2. Nobody Talks to You...Ever
Work isn’t a party. Wouldn’t it be so totally awesome if it were? But that doesn’t mean we don’t want to be friendly and chat with our coworkers. Office culture is super important. Every office may be different – some are more casual and there’s no such thing as casual Fridays because, well, every day is like that and everyone lives in their jeans. Other offices are formal and conservative and expect you to wear a suit. But no matter how fun or serious your office culture is, you still want people to talk to you. You want to talk in the break room about gossip or who’s getting fired or promoted or the latest episode of that reality show everyone is obsessed with. You might seriously regret your decision to accept this particular position if you have zero social interactions. Man isn’t an island, after all – you can’t live on work alone. No one should have to suffer every day staring at their computer while nobody talks to them at all.
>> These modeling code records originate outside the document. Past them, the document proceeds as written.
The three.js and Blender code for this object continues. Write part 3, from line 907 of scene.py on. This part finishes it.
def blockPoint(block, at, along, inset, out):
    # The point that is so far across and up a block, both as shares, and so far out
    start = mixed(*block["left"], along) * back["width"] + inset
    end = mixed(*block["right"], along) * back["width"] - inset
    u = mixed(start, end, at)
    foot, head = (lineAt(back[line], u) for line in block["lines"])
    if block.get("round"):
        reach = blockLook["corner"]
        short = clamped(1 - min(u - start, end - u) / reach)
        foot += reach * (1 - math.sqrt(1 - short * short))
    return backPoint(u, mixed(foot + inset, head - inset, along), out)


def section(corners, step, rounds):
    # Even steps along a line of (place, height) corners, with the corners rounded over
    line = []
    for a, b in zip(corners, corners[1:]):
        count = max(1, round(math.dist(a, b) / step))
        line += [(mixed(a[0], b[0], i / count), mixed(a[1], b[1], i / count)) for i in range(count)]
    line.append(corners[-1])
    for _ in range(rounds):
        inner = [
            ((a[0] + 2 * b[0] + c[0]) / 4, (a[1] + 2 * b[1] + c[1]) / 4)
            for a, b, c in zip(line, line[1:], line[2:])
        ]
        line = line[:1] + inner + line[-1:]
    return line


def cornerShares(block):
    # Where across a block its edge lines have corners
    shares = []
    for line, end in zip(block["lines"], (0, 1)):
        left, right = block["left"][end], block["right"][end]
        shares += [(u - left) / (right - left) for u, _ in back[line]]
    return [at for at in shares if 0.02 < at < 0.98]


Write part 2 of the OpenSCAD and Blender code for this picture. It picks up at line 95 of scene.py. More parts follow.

3. Your Boss Is Incredibly Stubborn
It’s a pretty much accepted fact of the working life that you have to respect and listen to your boss. If you don’t, well, you can say goodbye to your job and all the money that comes along with it. But if your new boss is super stubborn and absolutely refuses to listen to you and support you, then you might not love your new job so much anymore. You need to feel motivated and inspired so you can move forward with your career dreams. How are you going to feel when your boss shoots you down every time you ask for more challenges or to take on a big, exciting new project?
4. You Didn't Move Up
We all need to move up in the world. You should be climbing the corporate ladder with every new job offer that you say yes to. Why would you essentially demote yourself by taking a job that is way beneath you and your fabulous talent and skills? If you took a job because it seemed cool or you loved the office location or you just were super desperate for cash (we’ve all been there), now the honeymoon is over and you’ve realized that you should have be looking for a position that’s more suited to where you want to be in five years. It can be tricky to figure out what position level you should apply to but it’s an important part of the job hunting process.
5. You Feel Like Crying Every Day
Work isn’t always fun and there are always days that you just hate. Your alarm didn’t go off at the right time, you skipped breakfast, you were two hours late thanks to some pretty evil traffic. But, you should feel pretty happy about work on a regular basis. If your new job is making you feel bad about yourself or making you depressed or anxious, you need to take that seriously.
6. You're Involved in a Power Struggle
Let’s be real: office politics are the worst. Unfortunately, they happen all the time. Someone wants your job. Someone thinks they should be promoted instead of you. Someone wants to sabotage you because they’re super evil. Okay, that last one might be a bit of an exaggeration, but not too much. If you’re dealing with a difficult coworker at your new job, that’s going to be enough to make you want to run screaming. It’s impossible to get work done and perform at your best when the person next to you wants you dead. No, that’s not too dramatic. But, it really does feel like your life is at stake when you’re fighting with a colleague. And since they have been working there longer than you and you’re the new kid on the block, who do you think your boss is going to side with when there’s a major conflict? Yeah, you guessed it. Sucks to be you.
7. The Work Is Unfulfilling
Work needs to be satisfying. It may sound super cheesy but it should fill our souls. It should make us feel like: Yes, this is absolutely, 100 percent what we were meant to do. Why settle for anything less? If the actual work at your new position is much less satisfying than you thought it would be, that’s a very good reason for wanting to find something new to apply for. Work is just that – work – and it’s always totally legitimate to want to, you know, actually get something real done.
The moment we get a new job is basically one of the best moments we can possibly imagine. We feel awesome and on top of the world and like we could conquer absolutely anything. But then reality sets in and we realize that this job is super boring, or no one speaks to us, or our boss is ridiculous and impossible to deal with. Whatever the reasons, you don’t have to feel guilty over leaving a job you just accepted. It’s your life and your career, and you totally deserve the best.